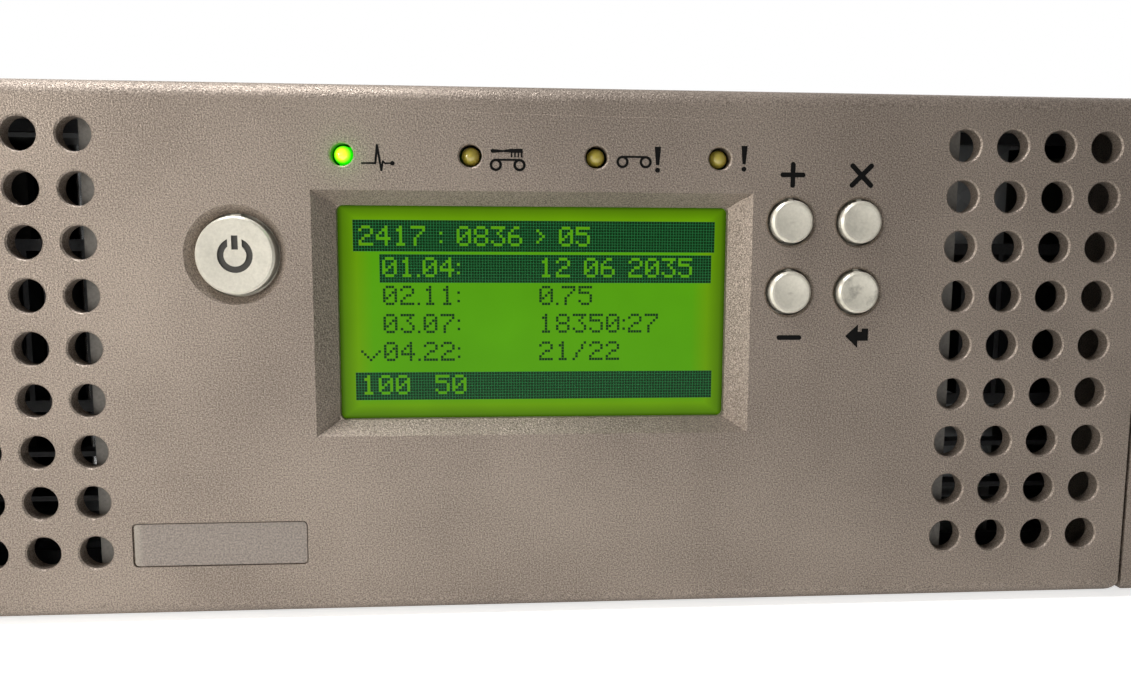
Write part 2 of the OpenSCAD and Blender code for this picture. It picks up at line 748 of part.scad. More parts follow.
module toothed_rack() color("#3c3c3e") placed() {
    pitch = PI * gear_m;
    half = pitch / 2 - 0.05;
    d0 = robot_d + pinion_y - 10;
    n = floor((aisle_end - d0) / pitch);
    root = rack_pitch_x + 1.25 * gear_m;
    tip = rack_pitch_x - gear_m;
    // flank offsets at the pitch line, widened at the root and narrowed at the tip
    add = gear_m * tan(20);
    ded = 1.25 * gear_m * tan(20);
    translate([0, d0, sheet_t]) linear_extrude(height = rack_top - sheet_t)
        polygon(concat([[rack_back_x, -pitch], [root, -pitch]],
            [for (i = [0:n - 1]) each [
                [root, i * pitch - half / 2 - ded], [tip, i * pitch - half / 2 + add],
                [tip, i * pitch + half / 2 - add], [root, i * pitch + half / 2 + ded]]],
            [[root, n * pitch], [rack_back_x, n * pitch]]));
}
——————
_TO DO_:
Return the material exactly as it stands.

_CORRECT OUTPUT_:
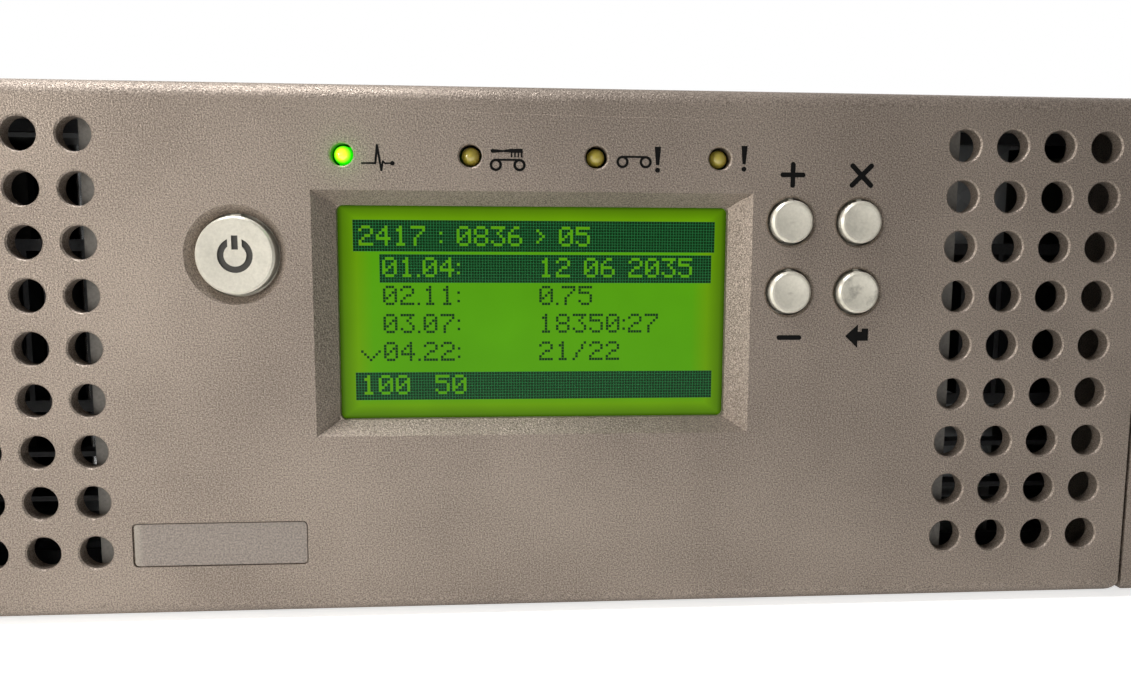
Write part 2 of the OpenSCAD and Blender code for this picture. It picks up at line 748 of part.scad. More parts follow.
module toothed_rack() color("#3c3c3e") placed() {
    pitch = PI * gear_m;
    half = pitch / 2 - 0.05;
    d0 = robot_d + pinion_y - 10;
    n = floor((aisle_end - d0) / pitch);
    root = rack_pitch_x + 1.25 * gear_m;
    tip = rack_pitch_x - gear_m;
    // flank offsets at the pitch line, widened at the root and narrowed at the tip
    add = gear_m * tan(20);
    ded = 1.25 * gear_m * tan(20);
    translate([0, d0, sheet_t]) linear_extrude(height = rack_top - sheet_t)
        polygon(concat([[rack_back_x, -pitch], [root, -pitch]],
            [for (i = [0:n - 1]) each [
                [root, i * pitch - half / 2 - ded], [tip, i * pitch - half / 2 + add],
                [tip, i * pitch + half / 2 - add], [root, i * pitch + half / 2 + ded]]],
            [[root, n * pitch], [rack_back_x, n * pitch]]));
}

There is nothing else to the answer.